After preannouncing lower results for the current quarter on November 2, RIMM slightly missed consensus revenue figures due to product hiccups getting out the Bold and the Storm. They guided to much stronger revenue for 1Q:2010 (3.2 – 3.3 bil versus consensus of 2.9 bil) but EPS guidance goes up only slightly to .83 - .91 versus consensus of .83. Gross margins are the culprit – guidance of ~41% is significantly below the ~46% the street has modeled. Some of this is due to well-publicized Storm issues – its slow as hell and subject to false-clicks that make it difficult to navigate for the user. As this phone is positioned as an iPhone challenger, difficult navigation is a gigantic problem versus expectations of buyers. People are expecting an smooth as glass iPhone-like experience and instead their touchpad is like flypaper and keeps sucking them into the wrong commands. Software updates are ongoing and the problem is being corrected but the damage is done on some level – the media has thrown out numbers like 40-50% of Storms are being returned within the 30 day window. Despite this, the product is in short supply.

I worry their revenue guidance for 1Q:2010 will prove to be aggressive – they weren't as big in consumer in years past and they likely will be surprised by the magnitude of the post-holiday drop as the economy sets in and the financial layoffs discourage upgrades – blackberry has been historically very dependent on the financial community. Some of the lower margin guidance is likely related to lower anticipated enterprise sales of software – there is excess capacity on Wall Street now.

Success on new products has the effect of reducing buyers of the other lines: they're getting lots of customers for the products that are more expensive for them to make and selling less of the really profitable products. Normally this would be great but as the Storm is an "exclusive" product for Verizon, there won't be the same kind of efficiencies on it going forward. When they start to ramp touch screens for other carriers, there may be some economies of scale.
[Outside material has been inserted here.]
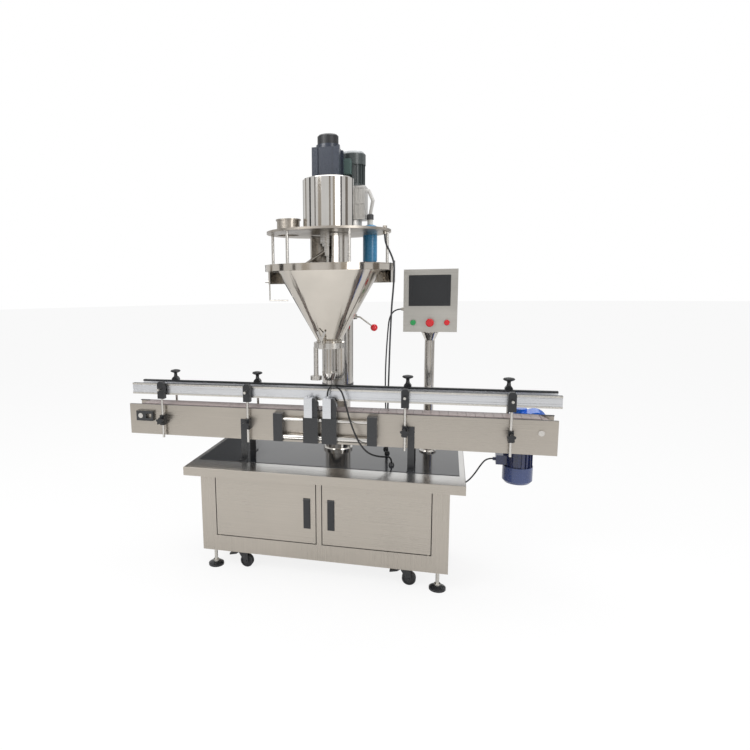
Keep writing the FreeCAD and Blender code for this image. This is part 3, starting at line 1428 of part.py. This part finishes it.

In the meanwhile, numbers will head lower on the margin guidance. The stock is cheap relative to its growth rate should margins stabilize and begin to ramp again. I'm sidelined presently and I'll be looking for signs of positive inflection. I don't want to buy the stock here. I want to buy it at $30-31. Technically that's where I think its going. It'll also be pretty cheap if it gets there as earnings estimates range from $3.00 - $3.65 for 2010.
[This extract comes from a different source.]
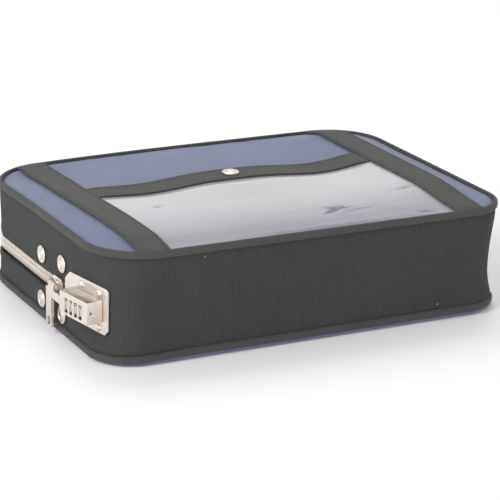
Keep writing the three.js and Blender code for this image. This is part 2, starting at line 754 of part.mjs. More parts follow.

Wednesday, December 17, 2008

Fed: We’re going to zero

Yesterday the Federal Reserve cut the discount rate to 0.50%. They talked about the diminishing threat of inflation and a commitment to promoting price stability and growth. There are unprecedented credit problems within the economy at so many levels. Previous comparable real estate troubles resulted in significant US stock market declines from 1929-1932 (down 90% peak to trough). The Fed pursued a much tighter and more restrictive policy then. The good news is the current Federal Reserve has proactive policy in place to combat the biggest threat to financial stability this country has ever faced. The bad news is it may not matter. The administration (Treasury and Fed) continue to try to loosen credit conditions by replacing frozen credit vehicles with fresh money, as if the problem is that there is not enough lending. There remains too much credit outstanding and it will require some time to repair the damage to consumer balance sheets. Americans are rightly more concerned about maintaining what they have than picking up new credit obligations. It's not the lack of lending – it's the lack of desire to borrow. Businesses borrow to fund anticipated growth opportunities and businesses see no growth opportunities at present – most seem to expect a dour 2009 at least. That will not spur demand for loans, just for refinancing. It's not about growing here – its about surviving.
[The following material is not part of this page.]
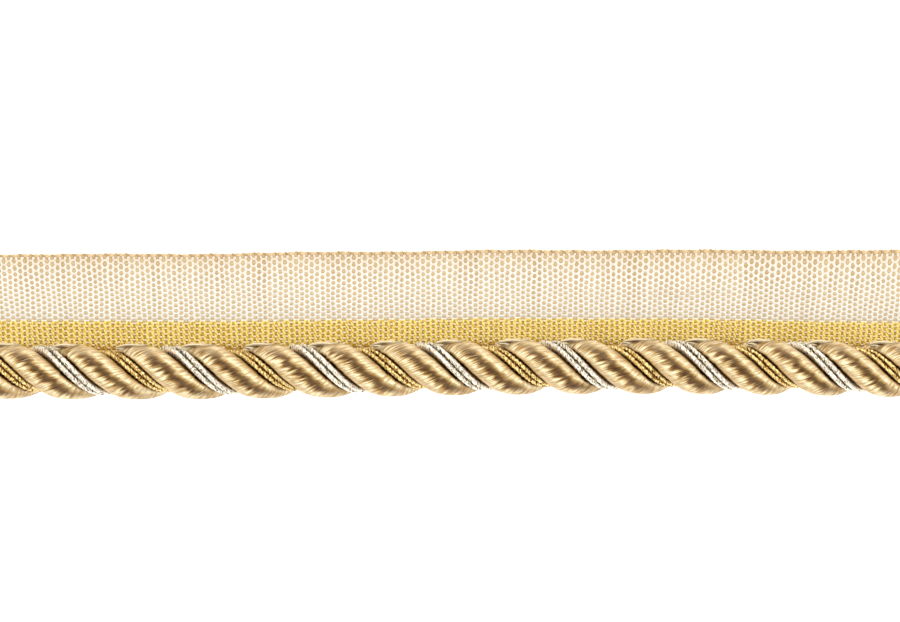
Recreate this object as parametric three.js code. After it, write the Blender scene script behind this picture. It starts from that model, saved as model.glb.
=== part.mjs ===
// Flanged decorative cord, as sold by the length for edging cushions and curtains.
// Two thick satin strands, two silver threads and two gold threads are twisted into a
// rope, and a band of gold binding yarn holds the rope along the edge of a woven tape.
// X runs along the cord, +Y from the rope to the tape's free edge, +Z up from the table.
// The origin is the middle of the underside. Units are millimetres.
import * as THREE from 'three';

// Rope
const ROPE_DIAMETER = 9.5; // over the crests of the satin strands
const LEAD = 21.75; // length in which a strand goes once round
const LEADS = 8; // whole turns in the cut length
const LENGTH = LEAD * LEADS;
const STEPS_PER_LEAD = 12;
const CREST_FLAT = 0.15; // how deep the lowest crests are pressed flat by the table
const CLEAR = 0.3; // gap left between neighbouring pieces

// Satin strands
const SATIN_HALF_WIDTH = 3.05;
const SATIN_SIDES = 14;
const PRESS_STEP = 0.01; // share of its reach by which an outline point is drawn in
const SATIN_APART = 0.6; // between the two ovals; their twisted facets swell into it
const THREAD_ROOM = 0.36; // between a satin strand's outline points and a thin thread
const SATIN_FROM_SILVER = THREE.MathUtils.degToRad(92);

// Thin metallic threads, each kind in a pair that lies side by side
const THREADS = {
  silver: { diameter: 1.2, crest: 3.98, facing: 0, color: 0xdcdad2 },
  gold: { diameter: 1.0, crest: 3.5, facing: Math.PI, color: 0xc99a3c },
};
const THREAD_SIDES = 6;

// Twist as it lies: where a silver pair faces up, and how the lead drifts along the length
const SILVER_UP_AT = 0.43;
const DRIFT = 0.6;
const DRIFT_TOP_AT = -27.7;
const DRIFT_FALL = 0.000218; // for each square millimetre from there

// The whole trimming bows a little across its length, in one wave as long as the cut
const BOW = 0.96;
const BOW_TOP_AT = 30.8;
const EDGE_BOW_SHARE = 0.5; // of the rope's bow, at the middle of the free edge
const EDGE_BOW_FADE = 0.0045; // change of that share for each millimetre to the right
const WEAVE_SLIP = 0.0068; // how far the weave's lines draw in, for each millimetre to the right

// Tape
const TAPE_THICKNESS = 1.0;
const TAPE_REACH = 20.1; // from the rope's axis to the free edge
const SELVEDGE_WIDTH = 1.4;
const SELVEDGE_RISE = 0.3;
const TAPE_STEPS = 48;
const EDGE_WAVE = 0.08;
const EDGE_WAVE_LENGTH = 34;

// Soft ripples where the tape lifts off the table
const RIPPLES = [
  { x: -82, y: 16.0, long: 15, wide: 5.0, rise: 0.55 },
  { x: 40, y: 14.0, long: 12, wide: 4.5, rise: 0.35 },
  { x: 66, y: 15.0, long: 11, wide: 5.0, rise: 0.5 },
];

// Band of binding yarn that lies on the tape's face and runs in under the rope
const BAND_REACH = 8.5; // from the rope's axis
const BAND_THICKNESS = 0.45;

// Sizes that follow
const ROPE_RADIUS = ROPE_DIAMETER / 2;
const AXIS_HEIGHT = ROPE_RADIUS - CREST_FLAT;
const SATIN_HALF_DEPTH = (ROPE_RADIUS - SATIN_APART / 2) / 2;
const SATIN_CENTRE = ROPE_RADIUS - SATIN_HALF_DEPTH;

// Angle of the silver pair round the rope's axis, from straight up towards the tape
function twistAt(x) {
  const drift = DRIFT - DRIFT_FALL * (x - DRIFT_TOP_AT) ** 2;
  return (-2 * Math.PI * (x - SILVER_UP_AT - drift)) / LEAD;
}

// Sideways place of the rope's axis
function bowAt(x) {
  return (-BOW * (1 - Math.cos((2 * Math.PI * (x - BOW_TOP_AT)) / LENGTH))) / 2;
}

// Sideways place of a line of the tape that lies reach from the axis
function tapeLineAt(x, reach) {
  const edgeBow = bowAt(x) * (EDGE_BOW_SHARE - EDGE_BOW_FADE * x);
  const wave = EDGE_WAVE * Math.sin((2 * Math.PI * x) / EDGE_WAVE_LENGTH);
  const bow = THREE.MathUtils.lerp(bowAt(x), edgeBow + wave, reach / TAPE_REACH);
  const inner = tuckedReach(TAPE_THICKNESS);
  const outward = (reach - inner) / (TAPE_REACH - inner);
  return reach + bow - WEAVE_SLIP * x * Math.sin(Math.PI * outward);
}

// Height by which the tape is lifted at a place
function rippleAt(x, reach) {
  return RIPPLES.reduce((lift, ripple) => {
    const along = (x - ripple.x) / ripple.long;
    const across = (reach - ripple.y) / ripple.wide;
    return lift + ripple.rise * Math.exp(-(along * along + across * across) * 2);
  }, 0);
}

// Half sizes of a round thread's oval cut, square to the rope's axis
function threadOval(thread, inset) {
  const centre = thread.crest - thread.diameter / 2;
  const slant = Math.cos(Math.atan((2 * Math.PI * centre) / LEAD));
  const half = thread.diameter / 2 - inset;
  return { centre, radial: half, around: half / slant, pitch: thread.diameter / slant };
}

// Middle of one thread of a pair; side is -1 or 1
function threadMiddle(thread, side) {
  const oval = threadOval(thread, 0);
  const angle = thread.facing + (side * oval.pitch) / 2 / oval.centre;
  return new THREE.Vector2(oval.centre, 0).rotateAround(new THREE.Vector2(), angle);
}

// Outline of one thin thread: flat sides laid round its oval, so that it keeps its bulk
function threadSection(thread, side) {
  const oval = threadOval(thread, CLEAR / 2);
  const middle = threadMiddle(thread, side);
  const corner = 1 / Math.cos(Math.PI / THREAD_SIDES);
  const points = [];
  for (let k = 0; k < THREAD_SIDES; k += 1) {
    const a = (2 * Math.PI * k) / THREAD_SIDES;
    const out = corner * oval.radial * Math.cos(a);
    const across = corner * oval.around * Math.sin(a);
    const point = new THREE.Vector2(out, across);
    points.push(point.rotateAround(new THREE.Vector2(), middle.angle()).add(middle));
  }
  return new THREE.Shape(points);
}

// Whether a point keeps clear of every thin thread
function clearOfThreads(point) {
  return Object.values(THREADS).every((thread) =>
    [-1, 1].every((side) => {
      const oval = threadOval(thread, -THREAD_ROOM);
      const middle = threadMiddle(thread, side);
      const offset = point.clone().sub(middle);
      offset.rotateAround(new THREE.Vector2(), -middle.angle());
      return Math.hypot(offset.x / oval.radial, offset.y / oval.around) > 1;
    }),
  );
}

// Outline of a satin strand: an oval, drawn in where the thin threads press into it
function satinSection(facing) {
  const points = [];
  for (let k = 0; k < SATIN_SIDES; k += 1) {
    const a = (2 * Math.PI * (k + 0.5)) / SATIN_SIDES;
    const out = SATIN_HALF_DEPTH * Math.cos(a);
    const across = SATIN_HALF_WIDTH * Math.sin(a);
    const at = (share) =>
      new THREE.Vector2(SATIN_CENTRE + share * out, share * across).rotateAround(
        new THREE.Vector2(),
        facing,
      );
    let share = 1;
    while (!clearOfThreads(at(share))) share -= PRESS_STEP;
    points.push(at(share));
  }
  return new THREE.Shape(points);
}

// Draws a section out from the right end to the left. The section's first coordinate is up
// and its second is towards the tape; place(x, up, across) gives each point's y and z.
function drawnOut(section, steps, place) {
  const options = { depth: LENGTH, steps, bevelEnabled: false };
  const geometry = new THREE.ExtrudeGeometry(section, options);
  const points = geometry.getAttribute('position');
  for (let i = 0; i < points.count; i += 1) {
    const x = LENGTH / 2 - points.getZ(i);
    const [y, z] = place(x, points.getX(i), points.getY(i));
    points.setXYZ(i, x, y, z);
  }
  geometry.computeVertexNormals();
  return geometry;
}

// A strand of the rope, turned with the twist and pressed flat where it meets the table
function strand(section) {
  return drawnOut(section, LEADS * STEPS_PER_LEAD, (x, up, across) => {
    const turn = twistAt(x);
    const y = bowAt(x) + up * Math.sin(turn) + across * Math.cos(turn);
    const z = AXIS_HEIGHT + up * Math.cos(turn) - across * Math.sin(turn);
    return [y, Math.max(z, 0)];
  });
}

// How near the axis a layer with its top at a height may come without touching the rope
function tuckedReach(top) {
  return Math.sqrt((ROPE_RADIUS + CLEAR) ** 2 - (AXIS_HEIGHT - top) ** 2);
}

// A flat layer of the flange, laid along the rope with its ripples
function layer(outline) {
  return drawnOut(new THREE.Shape(outline), TAPE_STEPS, (x, height, reach) => [
    tapeLineAt(x, reach),
    height + rippleAt(x, reach),
  ]);
}

// Woven tape: flat, with a fuller rounded selvedge at the free edge
function tape() {
  const inner = tuckedReach(TAPE_THICKNESS);
  const bead = TAPE_REACH - SELVEDGE_WIDTH;
  const full = TAPE_THICKNESS + SELVEDGE_RISE;
  const flat = [inner, 10.6, 12.6, 14.6, 16.6, bead - 0.5];
  const underside = [...flat, TAPE_REACH - 0.3].map((y) => new THREE.Vector2(0, y));
  const face = flat.map((y) => new THREE.Vector2(TAPE_THICKNESS, y)).reverse();
  const edge = [
    new THREE.Vector2(0.3, TAPE_REACH),
    new THREE.Vector2(full - 0.4, TAPE_REACH),
    new THREE.Vector2(full, TAPE_REACH - 0.4),
    new THREE.Vector2(full, bead),
  ];
  return layer([...underside, ...edge, ...face]);
}

// Binding yarn, taken as one thin layer on the tape
function bindingBand() {
  const low = TAPE_THICKNESS + CLEAR;
  const high = low + BAND_THICKNESS;
  const inner = tuckedReach(high);
  return layer([
    new THREE.Vector2(low, inner),
    new THREE.Vector2(low, BAND_REACH),
    new THREE.Vector2(high - 0.15, BAND_REACH),
    new THREE.Vector2(high, BAND_REACH - 0.2),
    new THREE.Vector2(high, inner),
  ]);
}

function piece(name, geometry, color, roughness, metalness) {
  const material = new THREE.MeshStandardMaterial({ color, roughness, metalness });
  const mesh = new THREE.Mesh(geometry, material);
  mesh.name = name;
  return mesh;
}

const rope = new THREE.Group();
const satin = { satin_a: SATIN_FROM_SILVER, satin_b: -SATIN_FROM_SILVER };
for (const [name, facing] of Object.entries(satin)) {
  rope.add(piece(name, strand(satinSection(facing)), 0xcbaa72, 0.35, 0));
}
for (const [kind, thread] of Object.entries(THREADS)) {
  rope.add(piece(`${kind}_a`, strand(threadSection(thread, -1)), thread.color, 0.3, 0.8));
  rope.add(piece(`${kind}_b`, strand(threadSection(thread, 1)), thread.color, 0.3, 0.8));
}

const flange = new THREE.Group();
flange.add(piece('tape', tape(), 0xf0e3cb, 0.85, 0));
flange.add(piece('binding', bindingBand(), 0xe0c15c, 0.5, 0));

// The middle of the box goes to the origin
const cord = new THREE.Group();
cord.add(rope, flange);
const box = new THREE.Box3().setFromObject(cord);
cord.position.y = -(box.min.y + box.max.y) / 2;

export default cord;
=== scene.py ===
"""Dresses a flanged decorative cord: a twisted rope bound along the edge of a woven tape.

Sizes are in millimetres, in the frame of the solids before they were centred, and
become metres when a mesh is written. X runs along the cord, reach is the distance from
the rope's axis towards the tape's free edge, and Z is up from the surface.
"""

from __future__ import annotations

import logging
import math
import random
from dataclasses import dataclass, field
from enum import Enum
from typing import Callable

import bmesh
import bpy
import numpy as np
from bpy.types import ID, Material, Mesh, Node, NodeSocket, NodeTree, Object
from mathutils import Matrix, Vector

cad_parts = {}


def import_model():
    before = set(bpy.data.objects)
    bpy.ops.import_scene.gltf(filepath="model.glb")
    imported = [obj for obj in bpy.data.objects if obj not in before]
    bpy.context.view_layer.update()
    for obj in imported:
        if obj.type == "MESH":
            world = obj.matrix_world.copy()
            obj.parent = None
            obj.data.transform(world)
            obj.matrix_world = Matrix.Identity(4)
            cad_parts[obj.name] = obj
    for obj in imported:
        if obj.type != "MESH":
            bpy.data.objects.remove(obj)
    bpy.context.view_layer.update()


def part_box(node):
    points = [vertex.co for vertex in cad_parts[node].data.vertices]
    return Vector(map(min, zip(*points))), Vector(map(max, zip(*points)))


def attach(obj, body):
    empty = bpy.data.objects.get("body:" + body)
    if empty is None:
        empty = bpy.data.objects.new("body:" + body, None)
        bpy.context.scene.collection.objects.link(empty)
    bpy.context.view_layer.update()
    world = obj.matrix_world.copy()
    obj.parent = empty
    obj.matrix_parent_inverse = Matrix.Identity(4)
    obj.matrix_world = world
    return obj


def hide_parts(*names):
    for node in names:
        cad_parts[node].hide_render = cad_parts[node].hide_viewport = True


LOG = logging.getLogger("cord")
MM = 0.001
TAU = 2 * math.pi
ROW_SPACING = 4.0
MERGE = 0.01
CAP_INSET = 0.9
NEARLY_ROUND = 0.9999
UV_RUN = "Run"
BODY = "root"

Array = np.ndarray
Tone = tuple[float, float, float]
Span = tuple[float, float]
Placing = tuple[Array, Array, dict[str, Array]]
Place = Callable[[Array, Array, Array, Array], Placing]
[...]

Perhaps a better comparable to our current woes is Japan, which burst a real estate bubble in 1990. Interest rates in Japan did not hit zero percent until 1996. There was a brief rally during the cuts but those rallies became the highs over the next several years and not the lows in the stock market. Though the Nikkei's slide had already brought it from 38000 to 20000, it continued to spill for the next several years, reaching a low in the low 8000s – a decline of some 77% and 13 years from its 1990 high.

Monday, December 15, 2008

NPD data out - Macs down a little in November

After +28% y/y sales gains in Macs in October on the back of new Macbook releases, sales slowed. Piper's piece says now they're running up 11% y/y for the December quarter. What he's not saying is November was down 1% y/y. Big deceleration... lot of guys hiding there. Apple still holding up a lot better than you'd think -- they're priced at twice the competitive offerings. Nonetheless, the economy even catching them. Goldman had a very prescient call this morning downgrading the stock.